**SHORT PROBLEM:**
Pull every line containing "imported" out of the material below.

-------- DATASET CONTENT --------

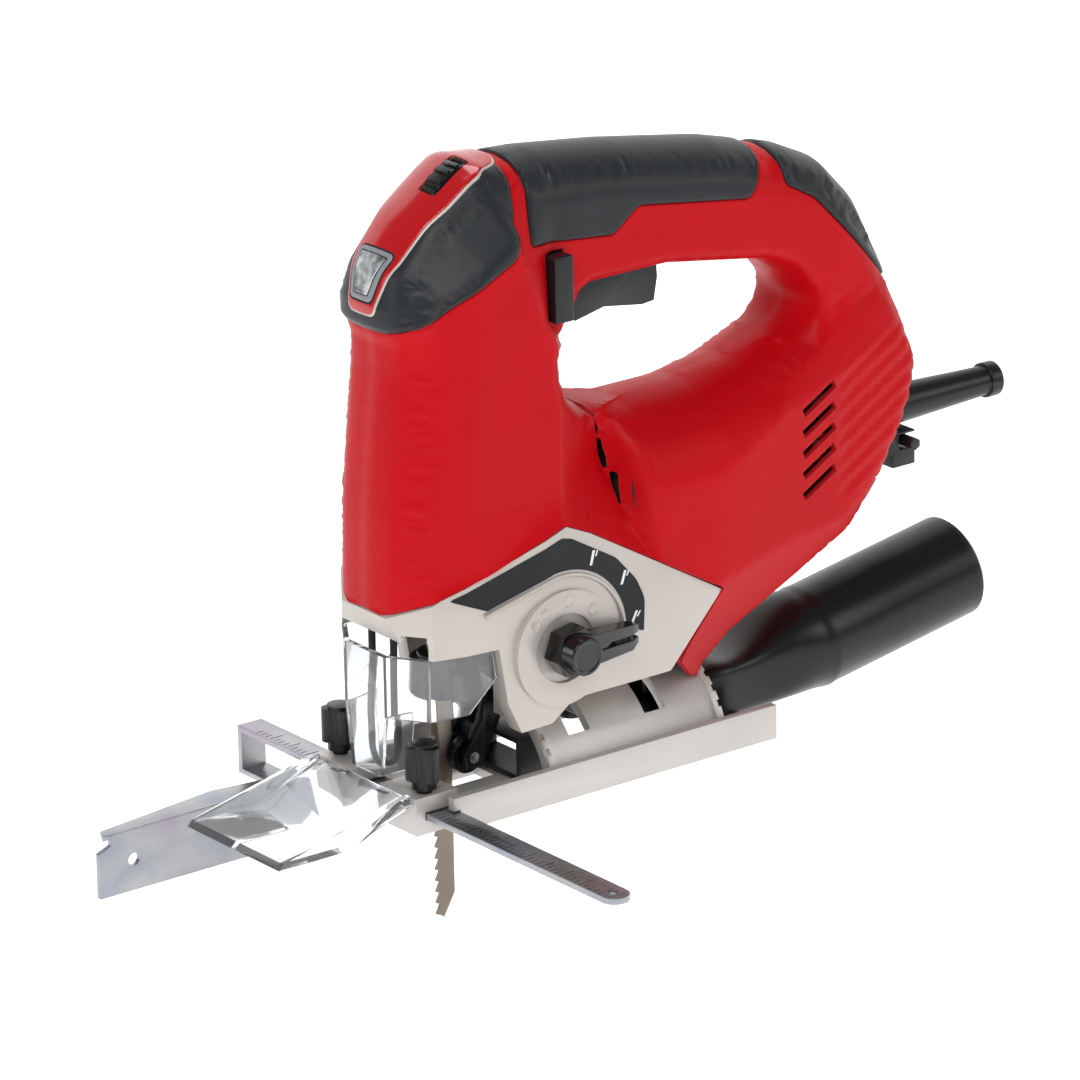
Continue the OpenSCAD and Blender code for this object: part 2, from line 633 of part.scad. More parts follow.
module base_screw() color("gray") translate([screw_x, 0, 0]) difference() {
    union() {
        translate([0, 0, 18.9]) cylinder(h = 25, r = 2.5);
        translate([0, 0, 13.9]) cylinder(h = 5, r = 4.3);
    }
    translate([0, 0, 13]) cylinder(h = 4, r = 2.4, $fn = 6);
}
module dust_duct() color("black") difference() {
    block([19, -17, 3.2], [34, 17, 18]);
    block([18, -15, 5], [35, 15, 16.4]);
}
// A slab across the mouth of the dust port's neck.
module neck_slab(w, z0, z1) block([96, -w, z0], [98, w, z1]);
module port_place() translate([port_x, 0, port_z]) rotate([0, -port_tilt, 0]) children();
module dust_port() color("black") difference() {
    union() {
        hull() {
            neck_slab(18, 3.6, 24);
            port_place() x_rod(0, 2, port_d / 2 - 0.4, $fn = 32);
        }
        block([86, -16, 5], [97, 16, 20]);
        port_place() x_rod(1, port_len, port_d / 2);
    }
    hull() {
        neck_slab(15.5, 6, 21.6);
        port_place() x_rod(0, 2, port_bore / 2 - 0.4, $fn = 32);
    }
    block([85, -14, 7], [97, 14, 18]);
    port_place() x_rod(1, port_len + 1, port_bore / 2);
}

plate_y = 55;
module fence() color("slategray") difference() {
    union() {
        translate([bar_x, 0, 0]) {
            block([-bar_w / 2, -bar_near + 5, bar_z], [bar_w / 2, bar_far, bar_z + bar_t]);
            translate([0, -bar_near + 5, bar_z]) cylinder(h = bar_t, r = bar_w / 2);
            block([-bar_w / 2, bar_far - bar_t, -10], [bar_w / 2, bar_far, bar_z + 0.1]);
            block([-bar_w / 2, plate_y, -10], [bar_w / 2, bar_far - 0.1, -8]);
        }
        // Guide plate with a top flange.
        side_prism(plate_y, plate_y + 2) polygon([[-102, -30], [-102, -14], [-97, -12], [-97, -8], [-18, -8],
            [-18, -30]]);
        translate([0, 0, -10]) linear_extrude(2) polygon([[-100, plate_y + 0.5], [-27, plate_y + 0.5],
            [-27, plate_y + 9], [-48, plate_y + 12], [-98, plate_y + 5]]);
    }
    translate([bar_x, -bar_near + 6, 0]) cylinder(h = 12, r = 1.6);
    translate([-88, 0, -19]) y_rod(plate_y - 1, plate_y + 3, 2.2);
}
module knob_screw(side) translate([knob_x, side * knob_y, 0]) {
    translate([0, 0, bar_z + bar_t + 0.2]) cylinder(h = knob_z - bar_z - bar_t, r = 2.5);
    translate([0, 0, knob_z]) {
        cylinder(h = knob_h, r = 4.2);
        for (a = [30:120:270]) rotate([0, 0, a]) translate([3.1, 0, 3]) cylinder(h = knob_h - 4, r = 3.1);
    }
}
module knob_screw_near() color("black") knob_screw(-1);
module knob_screw_far() color("black") knob_screw(1);
module cut_line_guide() color("lightcyan") difference() {
    union() {
        // Tongues that plug into the front blocks.
        for (s = [-1, 1]) block([-35, s * 13 - 2.5, 10.4], [-28.5, s * 13 + 2.5, 11.8]);
        side_prism(-26, 26) polygon([[-33, 13], [-36, 13], [-58, 3], [-84, 3],
            [-86, 1], [-57, 1], [-35, 10.5],
            [-33, 10.5]]);
        for (s = [-1, 1]) side_prism(s * 25 - 1, s * 25 + 1) polygon([[-33, 14], [-36, 14], [-84, 3.2],
            [-86, 1], [-60, 1], [-33, 10]]);
    }
    block([-90, -1, 0], [-64, 1, 5]);
}

housing_left();
housing_right();
head_cap();
handle_grip();
rear_grip();
top_inlay();
badge();
gear_case();
scale_label();
wire_guard();
clear_guard();
stator();
stator_windings();
front_bearing();
rear_bearing();
brush_holders();
carbon_brushes();
brush_springs();
switch_unit();
speed_board();
strain_relief();
cord_clamp();
key_clip();
hex_key();
housing_screws();
gear_axle();
guide_pin();
lever_pin();
armature_shaft();
armature_core();
commutator();
fan();
crank_gear();
crank_pin();
swivel_guide();
guide_bushes();
plunger();
blade_clamp();
clamp_collar();
blade();
pendulum_lever();
roller_pin();
guide_roller();
selector_knob();
trigger();
lock_button();
speed_wheel();
base_plate();
clamp_plate();
base_screw();
dust_duct();
dust_port();
fence();
knob_screw_near();
knob_screw_far();
cut_line_guide();
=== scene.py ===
"""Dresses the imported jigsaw: moulded shells, soft grips, castings, clear guards, fence and a studio stage."""
import functools
import json
import math

import bmesh
import bpy
import numpy as np
from bpy.props import FloatProperty, FloatVectorProperty, PointerProperty
from mathutils import Matrix, Vector
from mathutils.geometry import delaunay_2d_cdt

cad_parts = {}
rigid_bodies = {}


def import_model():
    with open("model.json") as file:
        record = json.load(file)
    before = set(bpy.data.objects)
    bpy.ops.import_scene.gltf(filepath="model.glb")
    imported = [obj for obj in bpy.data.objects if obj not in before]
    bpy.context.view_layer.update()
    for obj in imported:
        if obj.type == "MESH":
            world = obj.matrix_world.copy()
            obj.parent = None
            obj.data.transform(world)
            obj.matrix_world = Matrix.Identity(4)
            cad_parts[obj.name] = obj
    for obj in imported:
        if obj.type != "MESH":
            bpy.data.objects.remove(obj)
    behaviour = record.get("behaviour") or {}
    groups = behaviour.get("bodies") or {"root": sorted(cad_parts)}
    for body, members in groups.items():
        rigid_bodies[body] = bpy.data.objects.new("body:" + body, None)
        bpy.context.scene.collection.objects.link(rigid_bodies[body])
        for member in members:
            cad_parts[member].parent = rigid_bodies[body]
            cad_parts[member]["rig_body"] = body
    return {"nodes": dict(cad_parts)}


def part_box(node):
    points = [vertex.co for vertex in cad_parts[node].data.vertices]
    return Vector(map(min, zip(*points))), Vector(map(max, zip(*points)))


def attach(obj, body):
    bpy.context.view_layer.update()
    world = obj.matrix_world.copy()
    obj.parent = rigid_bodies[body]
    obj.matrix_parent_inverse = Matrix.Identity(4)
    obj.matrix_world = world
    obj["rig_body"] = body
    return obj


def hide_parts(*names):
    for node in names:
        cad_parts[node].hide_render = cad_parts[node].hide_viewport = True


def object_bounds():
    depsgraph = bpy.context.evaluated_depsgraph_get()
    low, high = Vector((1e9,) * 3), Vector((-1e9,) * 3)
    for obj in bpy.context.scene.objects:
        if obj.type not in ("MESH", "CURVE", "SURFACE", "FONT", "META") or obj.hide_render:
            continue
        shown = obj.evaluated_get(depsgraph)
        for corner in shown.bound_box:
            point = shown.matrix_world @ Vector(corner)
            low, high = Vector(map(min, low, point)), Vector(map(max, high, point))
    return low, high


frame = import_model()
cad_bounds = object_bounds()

bl_info = {
    "name": "Jigsaw",
    "version": (1, 0, 0),
    "blender": (4, 5, 0),
    "location": "3D View > Sidebar > Jigsaw",
    "description": "Builds the looks of a jigsaw on its packed frame",
    "category": "Object",
}

MM = 0.001

# The camera: where it aims in millimetres, its three angles and its distance in metres.
AIM = (43.4, 1.6, 78.2)
CAMERA_TURN, CAMERA_CLIMB, CAMERA_ROLL = math.radians(-37.2), math.radians(19.4), math.radians(-1.0)
CAMERA_DISTANCE = 2.5
# Side view of the studio sweep in metres, and half its width.
SWEEP = [(-3, 0), (1.6, 0), (2.0, 0.05), (2.3, 0.25), (2.45, 0.6), (2.5, 1.2), (2.5, 3.2)]
SWEEP_HALF = 4
FLOOR_GAP = 0.0005
WORLD_LIGHT = 0.2
# Area lamps: place from the aim and size in metres, power in watts.
LAMPS = [("key_lamp", (-0.9, -1.1, 1.5), 0.9, 20), ("side_lamp", (1.3, -1.2, 0.7), 0.7, 5),
         ("top_lamp", (0.2, 0.5, 1.6), 0.8, 9), ("front_lamp", (-1.6, 0.2, 0.6), 0.6, 4)]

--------

**ANSWER BELOW:**
"""Dresses the imported jigsaw: moulded shells, soft grips, castings, clear guards, fence and a studio stage."""
    imported = [obj for obj in bpy.data.objects if obj not in before]
    for obj in imported:
    for obj in imported:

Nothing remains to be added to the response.